I lost everything except the ones I love with hyperacusis, it's not comparable to any other illness. The closest I can get to comparing it with anything else, is that it's almost like a 'fully awake locked-in syndrome'. You can view life through a big glass window but you can't take part in it, and as soon as you try to, you get shocked back to reality in pain. Life is now either one of 2 things for me, excruciating pain accompanied with fear and anxiety and the need to protect at all costs not to make it even worse, or, when pain eventually subsides it becomes a soul destroyingly boring existence full of recurring nightmares by night about what life was like before and crushing flashbacks by day to all kinds of times in my life (mostly school days) to when there was so much joy and optimism in life. I can't believe sometimes what my life has become. I can / (have no choice but to) spend days hunched over a laptop just flicking between Facebook (which I never post on unless it's an hyperacusis group), a couple of news sites, and here just hoping for updates. It's so truly shit.
I have a good friend who has a generally successful but ongoing battle with cancer and again I don't want to play down cancer AT ALL, but there is still a lot of hope and life to live even with something like cancer. I have never had cancer, but from what I see, it is a challenge, a battle, and a reason to fight to live. It can be defeated. There is no hope with hyperacusis, there is no fight, it wins every time if you dare even try, and there is no proper regard among the medical profession as to how awful it is, there is no support system for it, you're on your own. A doctor once asked me what my symptoms were so I said the classic, 'I can't handle clinking dishes any more', so he laughs and says at least you get out of the washing up. It's like saying to a cancer patient about to undergo chemo, at least you'll save some money on shampoo, or telling a newly paralyzed person, at least you've got an excuse not to get out of bed now. Hyperacusis is like a joke, even to the medical profession when it should be treated like a life changing condition such as cancer or paralysis.
What scares me so much about hyperacusis is that it is so unsupported and is such a frightening place to be because of this. When I got hyperacusis I did not know what to do for a very long time, I instantly faded away from all friend groups I had and disappeared off the map. Still years on, only 6 of the people closest to me know about my condition, and they all, to varying degrees still don't get what it means to be careful when around me. This group of people try their the hardest so I can only imagine what it would be like for my other friends to know about this and still be around, it would never work. All my old friend groups are generally noisy, into music, going out, generally larking about and living life to the full so what use is any of that to me now. Music was my life, for the first few years I kept my instruments and music gear but now I have sold everything because it was either hurting me because I couldn't resist using it or it was killing me to look at it.

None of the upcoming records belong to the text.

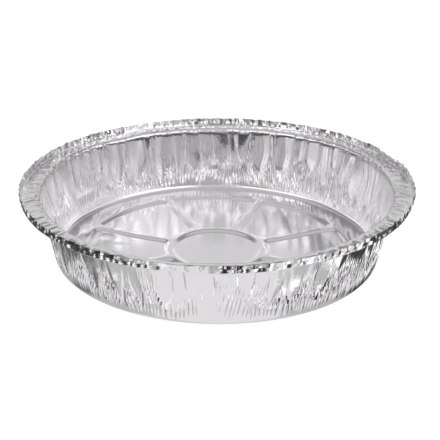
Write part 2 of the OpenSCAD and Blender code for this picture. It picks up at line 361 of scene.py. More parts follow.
@dataclass
class GatheredWall:
    """The wall: smooth petals with V-shaped tips, and fans of narrow ridges between them.

    All sizes are in millimetres. The wall's height runs from 0 at its foot to 1 at its top.

    Attributes:
        mean_r: Radius at which lengths round the wall are measured.
        spacing_min: Least room of a petal as a share of the mean, and spacing_max the most.
        tip_min: Height of the lowest petal's tip, and tip_max of the highest.
        bulge_min: Least bulge of a petal as a share of its depth, and bulge_max the most.
        hollow: Bulge of every third petal or so, which is hollow instead.
        petal_depth: Bulge of a petal as a share of its width.
        petal_narrow: Smallest width of a petal as a share of its room.
        petal_widens: Part of a petal's height over which it widens from its tip.
        petal_top: Share of its bulge that a petal keeps at the wall's top.
        ridge_depth: Depth of a ridge as a share of its width.
        ridge_round: How rounded a ridge is, from 0 for a sharp one to 1.
        ridge_uneven: How unevenly the ridges share their gap.
        fine_share: Depth of the half-width ridges as a share of the others, beside which they
            lie shifted by fine_aside.
        edge_depth: Depth of the crease along a petal's edge, which is edge_w wide.
        pleat_depth: Depth of the broad fold above the ridges.
        dent_depth: Depth of the broad dents.
        blade_h: Height that shading gives the longest flat face of a ridge.
        blade_w: Width of such a face as a share of its ridge, and blade_flat_w of its flat part.
        wander: How far the folds wander sideways.
        slants: Where the folds slant, by the shift of their tops round the wall.
        sharp: Where shading deepens the folds more, or less.
        calm: Where the upper part of the wall is smooth.
    """

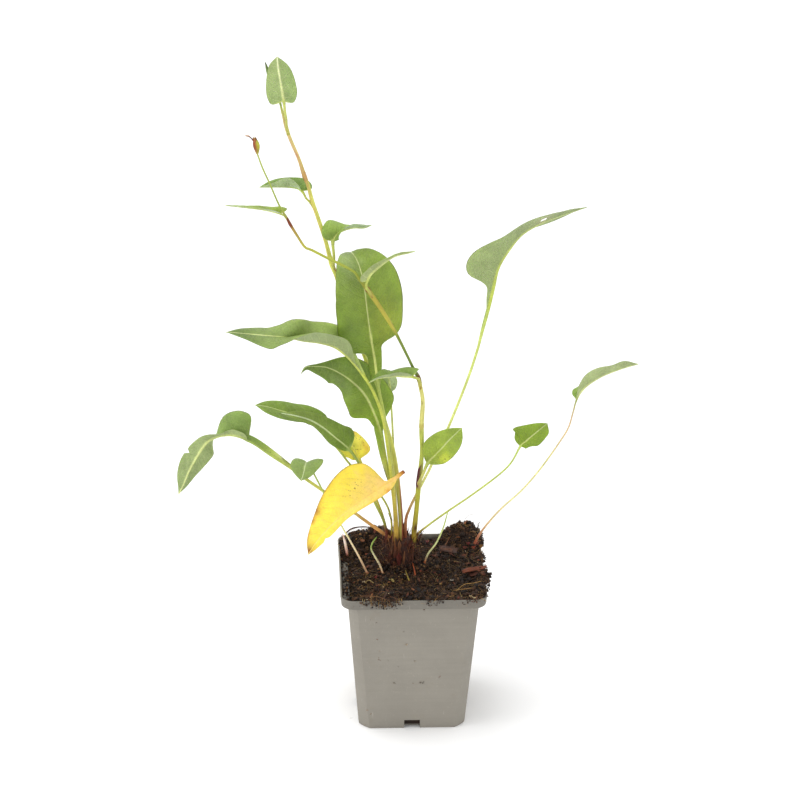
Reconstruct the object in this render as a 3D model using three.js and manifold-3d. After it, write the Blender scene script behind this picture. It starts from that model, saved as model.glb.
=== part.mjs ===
// A young common bistort in its square nursery pot, in millimetres, +Z up.
// The origin is the middle of the pot's underside, and the front of the pot faces -Y.
import * as THREE from "three";
import Module from "manifold-3d";

const wasm = await Module();
wasm.setup();

// Clearance between pieces that touch in the real plant
const GAP = 0.3;

// Pot: a tapered square body with cut corners under a stepped-out rim band
const POT_HEIGHT = 96.4;
const RIM_HALF = 45;
const RIM_BAND = 6.2;
const RIM_WALL = 1;
const RIM_CORNER = 8;
const BODY_TOP_HALF = 40.4;
const BODY_BASE_HALF = 33.1;
const BODY_TOP_CUT = 5.4;
const BODY_BASE_CUT = 6.6;
const POT_WALL = 1.1;
const RIM_DRAFT = 0.6;
const INNER_CORNER = 0.3;
const CORNER_STEPS = 5;
const CORNER_SOFTNESS = 0.25;
const POT_FLOOR = 1.6;
const LEDGE_Z = POT_HEIGHT - RIM_BAND;

// Drain notch in the middle of each side of the base
const NOTCH_WIDTH = 9.8;
const NOTCH_HEIGHT = 6;
const NOTCH_DEPTH = 12;
const DRAIN_WIDTH = 6;
const DRAIN_HEIGHT = 2.4;

// Compost: general level and the limits of the heap over the rim
const SOIL_LEVEL = 93.5;
const SOIL_RIGHT = 47.4;
const SOIL_LEFT = -44.7;
const SOIL_FRONT = -45.4;
const SOIL_BACK = 44.7;
const SOIL_GRID = 16;
const SOIL_CORNER_PULL = 0.07;
const LUMP_RISE = 0.7;
const CLOD_RISE = 0.5;

// Crown: the knot of sheaths in which the stalks stand
const CROWN = { x: -6.8, y: 1.6, radiusX: 11.4, radiusY: 9.4, base: 89, top: 116, sides: 16 };

// Leaf sections
const BLADE_THICKNESS = 0.7;
const BLADE_ARCH = 8;
const RIB_RISE = 0.5;
const RIB_AT_TIP = 0.3;
const STALK_STEP = 14;
const FOOT_DEPTH = 17;
const RING_SIDES = 8;

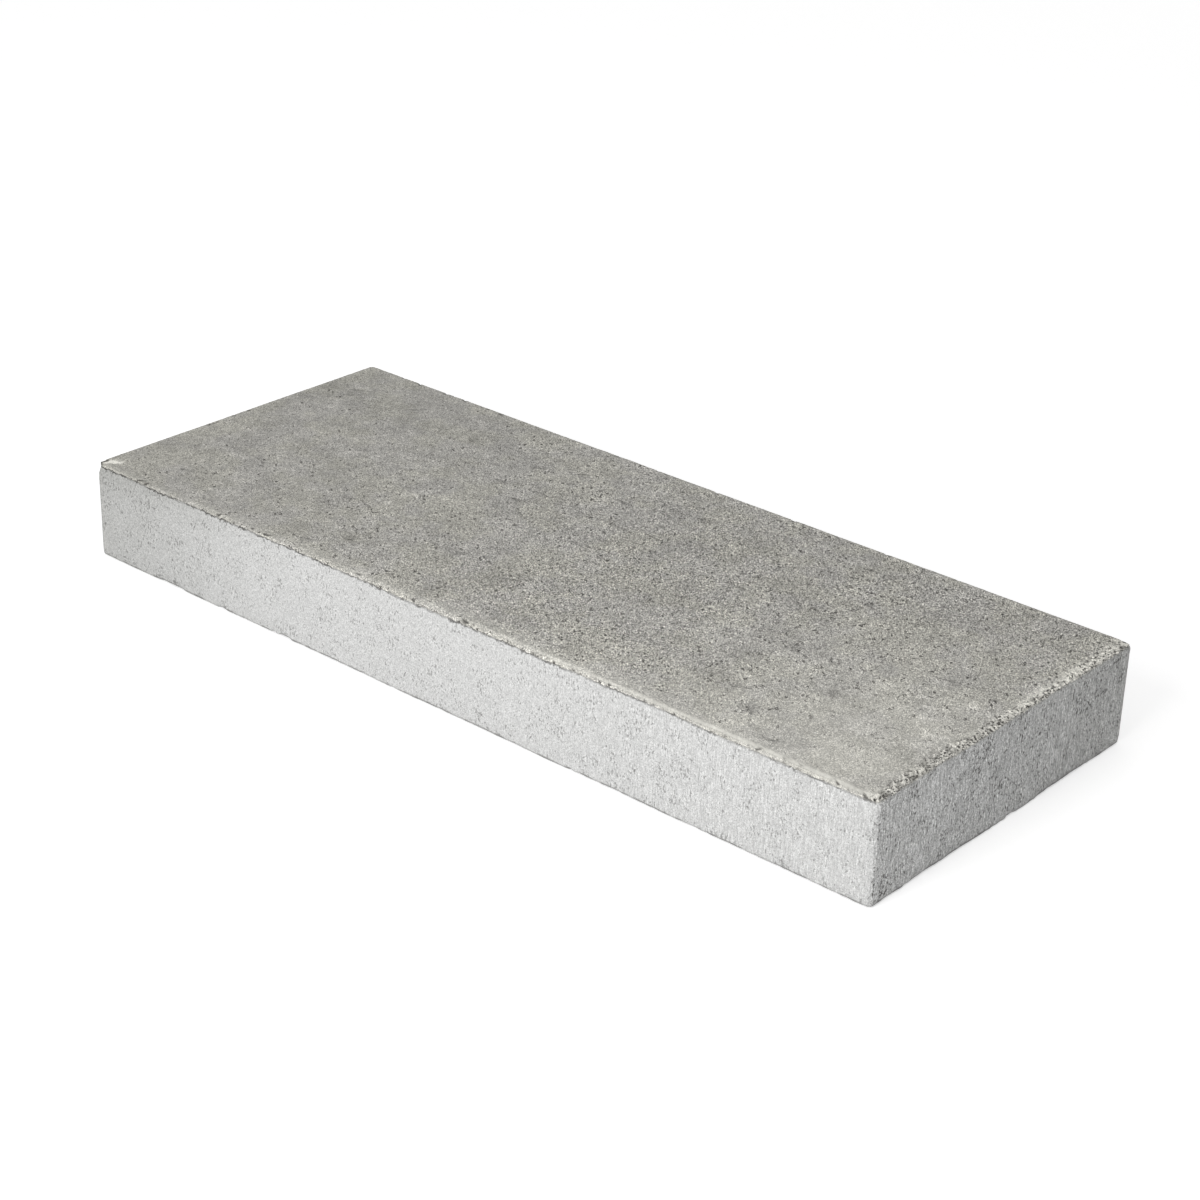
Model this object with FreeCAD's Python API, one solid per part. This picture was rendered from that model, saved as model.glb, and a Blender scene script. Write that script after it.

I'm terrified of ever ending up in an uncontrollable situation such as a war zone, a riot, a police cell, an overcrowded hospital, a mental ward, a fight, the need to HAVE to take a very ototoxic medication for another condition etc., something that you just can't get away from. I would be screwed. Any visibly disabled person would at least not have the instant crippling pain from the noise, but also would have people recognizing their condition and trying to help them out like for example, wheelchair bound, cerebral palsy, amputee, downs, blind, even deaf/mute with hearing aids. But I already know that no-one could accommodate someone suffering with hyperacusis, you'd already have had a massive set back by the time you'd tried to explain your condition to someone, (It's almost worth considering cutting off one of my legs so that I now at least look disabled). Hence the reason I only feel safe now on my own or with a very few trusted people around. It is so hard to accept that this is probably for life now. Regen meds start to give me less and less hope for hyperacusis because hyperacusis just does not seem to fit under the umbrella of what those meds are trying to fix, as much as I'd like to believe they will help in some way.
I have thought about suicide many times over the years and personally certain drugs I've been prescribed have not helped my mind set one bit in this regard so I never take them now, even if I'm in pain, so once again, hyperacusis wins and must be tackled in isolation and without any medical help in my case, the only thing I have is the hope of keeping a strong mind. I doubt I could ever commit suicide anyway as I have people in my life and in particular someone depending on me who means so much to me regardless of my pain, and as useless as my life is to me, it is not useless to them. Just because I wouldn't do it though it does not mean that I don't spend a very unhealthy amount of time thinking about it.
I wish and pray more than anything that the reality of this condition can be finally understood and acknowledged by the doctors (URGENTLY!) and exposed for the hell that it is, and that something can be done to give us a life back or at least some proper support.